Single-crystal EPR study of three radiation-induced defects (Al–O2 3−, Ti3+ and W5+) in stishovite

Abstract

Single-crystal electron paramagnetic resonance spectra of electron-irradiated stishovite, measured at temperatures from 3.5 to 294 K, reveal three S = 1/2 radiation-induced defects: an aluminum-associated oxygen hole center and two nd 1 centers (Ti3+ and W5+).
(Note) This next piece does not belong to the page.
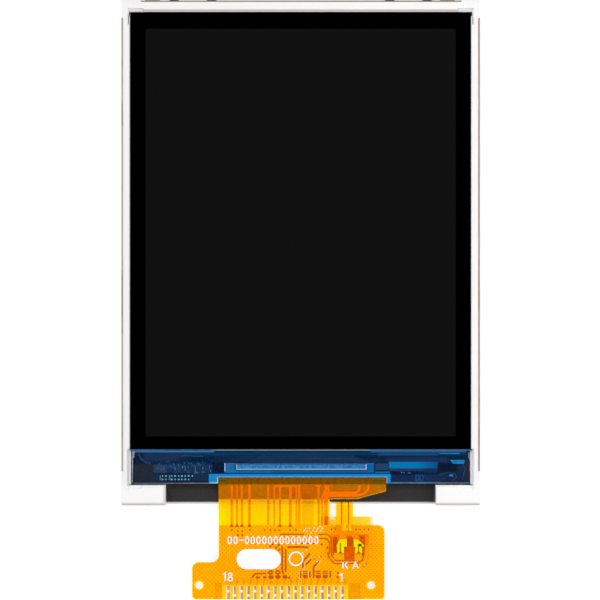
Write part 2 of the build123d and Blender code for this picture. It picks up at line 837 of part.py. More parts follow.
def body_fill(pad_window):
    """Filled copper area of the body, with or without the window round the lamp pads."""
    with BuildSketch() as fill:
        add(flex_outline())
        offset(amount=-fill_margin)
        with Locations((0, (body_copper_top + flex_bottom) / 2)):
            Rectangle(4 * module_width, body_copper_top - flex_bottom, mode=Mode.INTERSECT)
        hole_left = finger_centre_x - finger_window_half - copper_window_left
        hole_right = finger_centre_x + finger_window_half + copper_window_right
        hole_top = finger_window_top + copper_window_lead
        with Locations(((hole_left + hole_right) / 2, flex_bottom)):
            Rectangle(hole_right - hole_left, 2 * (hole_top - flex_bottom), mode=Mode.SUBTRACT)
        if pad_window:
            window_x = (pad_window_left + pad_window_right) / 2
            with Locations((window_x, pad_window_top - pad_window_height / 2)):
                Rectangle(pad_window_right - pad_window_left, pad_window_height, mode=Mode.SUBTRACT)
            with Locations(*[(x, (joint_step + pad_bottom) / 2) for x in (joint_k_x, joint_a_x)]):
                Rectangle(pad_width, joint_step - pad_bottom)
        with Locations(*hole_places):
            Circle(locating_hole_radius + locating_hole_land, mode=Mode.SUBTRACT)
    return fill.sketch


# Front copper: neck tracks and wing bar over the bend, and the filled area of the body
neck_tracks = [
    (-8.20, 0.27),
    (-7.58, 0.21),
    (-7.01, 0.24),
    (-6.10, 0.32),
    (-3.86, 0.27),
    (-3.14, 0.21),
    (-2.46, 0.27),
    (-1.22, 0.32),
    (-0.52, 0.18),
    (-0.17, 0.30),
    (0.87, 1.37),
    (2.15, 0.27),
]
track_top = rear_glass_bottom - 0.4 * bond_straight
bar_width = 0.22

# Two tracks on the right of the neck step aside under the bond, and the wider one feeds the wing bar
jog_track_width = 0.24
trunk_width = 0.45
branch_width = 0.26
wing_bar_height = 0.62
wing_bar_bottom = wing_bottom + edge_margin
wing_bar_top = wing_bar_bottom + wing_bar_height
jog_track = [(2.55, body_top), (2.55, wing_bar_bottom), (2.98, wing_bar_top + 0.2), (2.98, track_top)]
trunk_track = [(3.30, wing_bar_top - 0.1), (3.30, track_top)]
trunk_x = 3.02
bar_right = wing_corner_x - 0.10
inner_branch = [
    (bar_right - 0.15, wing_bar_top - branch_width / 2),
    (bar_right + 0.24, wing_bar_top + 0.16),
    (bar_right + 0.29, track_top),
]
outer_branch = [
    (bar_right - 0.15, wing_bar_bottom + branch_width / 2),
    (bar_right + 0.70, wing_bar_bottom + 0.32),
    (bar_right + 1.21, wing_bar_top + 0.10),
    (bar_right + 1.33, wing_bar_top + 0.44),
    (bar_right + 1.33, track_top),
]
with BuildPart() as flex_front_copper:
    with BuildSketch(Plane.YZ):
        add(flex_band(front_copper_rear, front_copper_rear + copper_thickness))
    extrude(amount=module_width, both=True)
    with BuildSketch():
        for track_x, track_width in neck_tracks:
            left = track_x - track_width / 2
            rectangle_between(left, left + track_width, body_copper_top, track_top)
        rectangle_between(neck_tracks[5][0], neck_tracks[8][0], track_top - bar_width, track_top)
        trunk_left = trunk_x - trunk_width / 2
        rectangle_between(trunk_left, trunk_left + trunk_width, body_copper_top, wing_bar_bottom)
        rectangle_between(trunk_left, bar_right, wing_bar_bottom, wing_bar_top)
        for points, line_width in (
            (jog_track, jog_track_width),
            (trunk_track, jog_track_width),
            (inner_branch, branch_width),
            (outer_branch, branch_width),
        ):
            with BuildLine():
                Polyline(*points)
            trace(line_width=line_width)
        add(body_fill(pad_window=True))
    extrude(amount=module_thickness, mode=Mode.INTERSECT)
flex_front_copper.part.label = "flex_front_copper"
export_step(flex_front_copper.part, "parts/flex_front_copper.step")

# Rear copper: fine bond fingers on the ledge and the filled area of the body
bond_finger_count = 24
bond_finger_pitch = 0.76
bond_finger_width = 0.42
with BuildPart() as flex_rear_copper:
    with BuildSketch(Plane.YZ):
        add(flex_band(rear_copper_rear, rear_copper_rear + copper_thickness))
    extrude(amount=module_width, both=True)
    with BuildSketch():
        finger_low = rear_glass_bottom - bond_straight
        with Locations(((bond_left + bond_right) / 2, (finger_low + flex_top - edge_margin) / 2)):
            with GridLocations(bond_finger_pitch, 1, bond_finger_count, 1):
                Rectangle(bond_finger_width, flex_top - edge_margin - finger_low)
        add(body_fill(pad_window=False))
    extrude(amount=module_thickness, mode=Mode.INTERSECT)
flex_rear_copper.part.label = "flex_rear_copper"
export_step(flex_rear_copper.part, "parts/flex_rear_copper.step")

# Front cover film, open over the fingers and the two lamp pads
with BuildPart() as flex_front_cover:
    with BuildSketch(Plane.YZ):
        add(flex_band(front_cover_rear, front_cover_front))
    extrude(amount=module_width, both=True)
    with BuildSketch():
        add(flex_outline())
        locating_holes(locating_hole_radius)
        finger_window()
        with Locations(*[(x, (joint_step + joint_bottom) / 2) for x in (joint_k_x, joint_a_x)]):
            Rectangle(joint_narrow + 2 * layer_clearance, joint_narrow_height, mode=Mode.SUBTRACT)
    extrude(amount=module_thickness, mode=Mode.INTERSECT)
flex_front_cover.part.label = "flex_front_cover"
export_step(flex_front_cover.part, "parts/flex_front_cover.step")

# Rear cover film, from just outside the glass down to the fingers
with BuildPart() as flex_rear_cover:
    with BuildSketch(Plane.YZ):
        add(flex_band(rear_cover_rear, rear_cover_rear + cover_thickness))
    extrude(amount=module_width, both=True)
    with BuildSketch():
        add(flex_outline())
        locating_holes(locating_hole_radius)
        finger_window()
        with Locations((0, rear_glass_bottom - bond_straight / 2)):
            Rectangle(
                2 * module_width,
                2 * bond_overlap,
                align=(Align.CENTER, Align.MIN),
                mode=Mode.SUBTRACT,
            )
    extrude(amount=module_thickness, mode=Mode.INTERSECT)
flex_rear_cover.part.label = "flex_rear_cover"
export_step(flex_rear_cover.part, "parts/flex_rear_cover.step")

# Solder fingers: tinned pads in a row, each with its hole through the base film
pad_plane = base_front + layer_clearance - flex_drop
with BuildPart() as solder_fingers:
    with BuildSketch(Plane.XY.offset(pad_plane)):
        with Locations((finger_centre_x, flex_bottom + finger_length / 2)):
            with GridLocations(finger_pitch, 1, finger_count, 1):
                Rectangle(finger_width, finger_length)
        with Locations(*finger_places()):
            Circle(finger_hole_radius, mode=Mode.SUBTRACT)
    extrude(amount=finger_thickness)
solder_fingers.part.label = "solder_fingers"
export_step(solder_fingers.part, "parts/solder_fingers.step")

# Solder joints: a wide cap on each tail leg and a step down to the pad of the main flex
pad_front = front_cover_rear - layer_clearance - flex_drop
joints = (("solder_joint_k", leg_k_x, joint_k_x), ("solder_joint_a", joint_a_x, joint_a_x))
for joint_name, leg_x, pad_x in joints:
    with BuildPart() as joint:
        with BuildSketch(Plane.XY.offset(led_front)):
            with Locations((leg_x, (joint_top + joint_step) / 2)):
                Rectangle(joint_wide, joint_wide_height)
        extrude(amount=joint_thickness)
        with BuildSketch(Plane.XY.offset(pad_front)):
            with Locations((pad_x, (joint_step + joint_bottom) / 2)):
                Rectangle(joint_narrow, joint_narrow_height)
        extrude(amount=joint_front - pad_front)
        chamfer(joint.faces().sort_by(Axis.Z)[-1].edges(), 0.6 * joint_thickness)
    joint.part.label = joint_name
    export_step(joint.part, f"parts/{joint_name}.step")

# Amber tape over the joints, laid over the tail and down to the flex on both sides
tape_low = tail_rear
with BuildPart() as joint_cover_tape:
    with BuildSketch(Plane.XZ.offset(tape_top_drop - flex_top)):
        with BuildLine():
            Polyline(
                (tape_left, tape_low),
                (tape_left + tape_foot, tape_low),
                (tape_left + tape_foot + tape_ramp, joint_front),
                (tape_right - tape_foot - tape_ramp, joint_front),
                (tape_right - tape_foot, tape_low),
                (tape_right, tape_low),
                (tape_right, tape_low + tape_thickness),
                (tape_right - tape_foot, tape_low + tape_thickness),
                (tape_right - tape_foot - tape_ramp, joint_front + tape_thickness),
                (tape_left + tape_foot + tape_ramp, joint_front + tape_thickness),
                (tape_left + tape_foot, tape_low + tape_thickness),
                (tape_left, tape_low + tape_thickness),
                close=True,
            )
        make_face()
    extrude(amount=tape_height)
joint_cover_tape.part.label = "joint_cover_tape"
export_step(joint_cover_tape.part, "parts/joint_cover_tape.step")
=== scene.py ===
import math

import bpy
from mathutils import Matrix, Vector
from mathutils.bvhtree import BVHTree
from mathutils.geometry import tessellate_polygon


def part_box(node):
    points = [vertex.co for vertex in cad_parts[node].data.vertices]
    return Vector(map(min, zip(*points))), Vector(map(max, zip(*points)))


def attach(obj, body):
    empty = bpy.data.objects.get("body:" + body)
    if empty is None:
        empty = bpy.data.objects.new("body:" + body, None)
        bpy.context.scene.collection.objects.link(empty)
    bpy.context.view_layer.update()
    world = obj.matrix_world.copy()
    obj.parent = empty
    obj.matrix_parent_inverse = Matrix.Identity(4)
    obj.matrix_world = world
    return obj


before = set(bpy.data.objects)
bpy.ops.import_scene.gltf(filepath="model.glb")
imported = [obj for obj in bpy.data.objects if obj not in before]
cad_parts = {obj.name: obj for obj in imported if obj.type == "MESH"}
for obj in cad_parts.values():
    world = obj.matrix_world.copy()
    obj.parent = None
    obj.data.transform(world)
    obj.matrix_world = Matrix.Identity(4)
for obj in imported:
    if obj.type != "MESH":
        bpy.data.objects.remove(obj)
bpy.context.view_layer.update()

MM = 0.001
# The photograph shows the module square on, at one scale: places are given in its pixels. ORIGIN_PX is
# where the shared frame's origin lies in it.
PHOTO_PX = 600
PIXELS_PER_MM = 8.397
ORIGIN_PX = (300.65, 252.3)


def x_of(px):
    """Place along x in millimetres of a column of the photograph."""
    return (px - ORIGIN_PX[0]) / PIXELS_PER_MM


def y_of(py):
    """Place along y in millimetres of a row of the photograph."""
    return (ORIGIN_PX[1] - py) / PIXELS_PER_MM


def at(px, py):
    """Place in millimetres of a point of the photograph."""
    return x_of(px), y_of(py)


def srgb(red, green, blue):
    """Linear colour from the 0 to 255 values that a picture shows."""
    out = []
    for value in (red, green, blue):
        value /= 255
        out.append(value / 12.92 if value <= 0.04045 else ((value + 0.055) / 1.055) ** 2.4)
    return (*out, 1.0)


# Small helpers for node trees. Places inside materials are in millimetres of the shared frame.


class Tree:
    """A material's node tree, with short calls for what the materials below share."""

    def __init__(self, name):
        self.material = bpy.data.materials.new(name)
        self.material.use_nodes = True
        self.tree = self.material.node_tree
        self.tree.nodes.clear()
        self.out = self.tree.nodes.new("ShaderNodeOutputMaterial")
        place = self.node("TexCoord").outputs["Object"]
        self.place = self.node("VectorMath", {0: place, "Scale": 1 / MM}, operation="SCALE").outputs[0]
        split = self.node("SeparateXYZ", {0: self.place})
        self.x, self.y, self.z = split.outputs[:3]

    def node(self, kind, inputs=(), **settings):
        """New shader node: its inputs are sockets to link or values, its settings are properties."""
        made = self.tree.nodes.new("ShaderNode" + kind)
        for name, value in settings.items():
            setattr(made, name, value)
        for key, value in dict(inputs).items():
            socket = made.inputs[key]
            if isinstance(value, bpy.types.NodeSocket):
                self.tree.links.new(value, socket)
            else:
                socket.default_value = value
        return made

    def math(self, operation, a, b=0.0):
        return self.node("Math", {0: a, 1: b}, operation=operation).outputs[0]

    def ramp(self, value, low, high, to_low=0.0, to_high=1.0):
        """Smooth change from to_low to to_high while the value goes from low to high."""
        inputs = {"Value": value, "From Min": low, "From Max": high, "To Min": to_low, "To Max": to_high}
        return self.node("MapRange", inputs, interpolation_type="SMOOTHSTEP").outputs[0]

    def step(self, value, middle, half, below=0.0, above=1.0):
        """Change within that half width of a middle value."""
        return self.ramp(value, middle - half, middle + half, below, above)

    def noise(self, scale, detail=3.0, stretch=None):
        """Noise of that grain per millimetre."""
        place = self.place
        if stretch:
            place = self.node("Mapping", {"Vector": place, "Scale": stretch}).outputs[0]
        return self.node("TexNoise", {"Vector": place, "Scale": scale, "Detail": detail}).outputs["Fac"]

    def clouds(self, scale, low=0.0, high=1.0, span=(0.3, 0.7), detail=3.0, stretch=None):
        """Noise spread from low to high: the span is the part of its own range that is used."""
        return self.ramp(self.noise(scale, detail, stretch), span[0], span[1], low, high)

    def wave(self, along, pitch):
        """Sine of a length, from -1 to 1 once a pitch."""
        return self.math("SINE", self.math("MULTIPLY", along, 2 * math.pi / pitch))

    def mix(self, share, a, b):
        """Colour a, with that share of colour b. The numbers are the node's sockets for colours."""
        return self.node("Mix", {0: share, 6: a, 7: b}, data_type="RGBA").outputs[2]

    def zone(self, box, soft=0.06, share=1.0):
        """That share inside a box of the photograph (left, top, right, bottom), 0 outside, soft edges."""
        left, high = at(box[0], box[1])
        right, low = at(box[2], box[3])
        half = soft / 2
        mask = self.step(self.x, left, half, 0.0, share)
        mask = self.math("MULTIPLY", mask, self.step(self.x, right, half, 1.0, 0.0))
        mask = self.math("MULTIPLY", mask, self.step(self.y, low, half))
        return self.math("MULTIPLY", mask, self.step(self.y, high, half, 1.0, 0.0))

    def patch(self, colour, over, box, soft=0.06, share=1.0):
        """Lays a colour over a box of the photograph."""
        return self.mix(self.zone(box, soft, share), over, colour)

    def patches(self, over, rows):
        """Lays a row of patches one after the other, each with its 0 to 255 tone, box, softness and share."""
        for shade, box, soft, share in rows:
            over = self.patch(srgb(*shade), over, box, soft, share)
        return over

    def bump(self, height, depth):
        """Relief of that depth in millimetres."""
        return self.node("Bump", {"Height": height, "Distance": depth * MM, "Strength": 1.0}).outputs[0]

    def gloss(self, colour, roughness, **inputs):
        """Principled shader, with its other inputs by the short names below."""
        names = {
            "metallic": "Metallic",
            "specular": "Specular IOR Level",
            "coat": "Coat Weight",
            "normal": "Normal",
        }
        values = {names[key]: value for key, value in inputs.items()}
        values.update({"Base Color": colour, "Roughness": roughness})
        return self.node("BsdfPrincipled", values).outputs[0]

    def done(self, shader):
        """The finished material, with that shader as its surface."""
        self.tree.links.new(shader, self.out.inputs["Surface"])
        return self.material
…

The aluminum-associated oxygen hole center, characterized by an orthorhombic site symmetry, coaxial matrices of the electronic Zeeman g, nuclear hyperfine A(27Al) and nuclear quadrupole P(27Al), and the orientation of the g-minimum axis along an O–O direction and those of the unique A(27Al) and P(27Al) axes perpendicular to the O–O direction, is an Al–O2 3− center, with the unpaired electron equally distributed on two equatorial oxygen atoms of a substitutional Al3+ ion at the octahedral Si site. Fully optimized Al-doped structure, theoretical 27Al nuclear hyperfine and quadrupole coupling constants and directions, and 3D spin densities from periodic hybrid density functional theory calculations provide further support for this structural model. Spin Hamiltonian parameters of the Ti3+ and W5+ centers, which are confirmed by their diagnostic 47Ti, 49Ti and 183W hyperfine structures, arise from electron trapping on substitutional Ti4+ and W6+ ions at the octahedral Si site.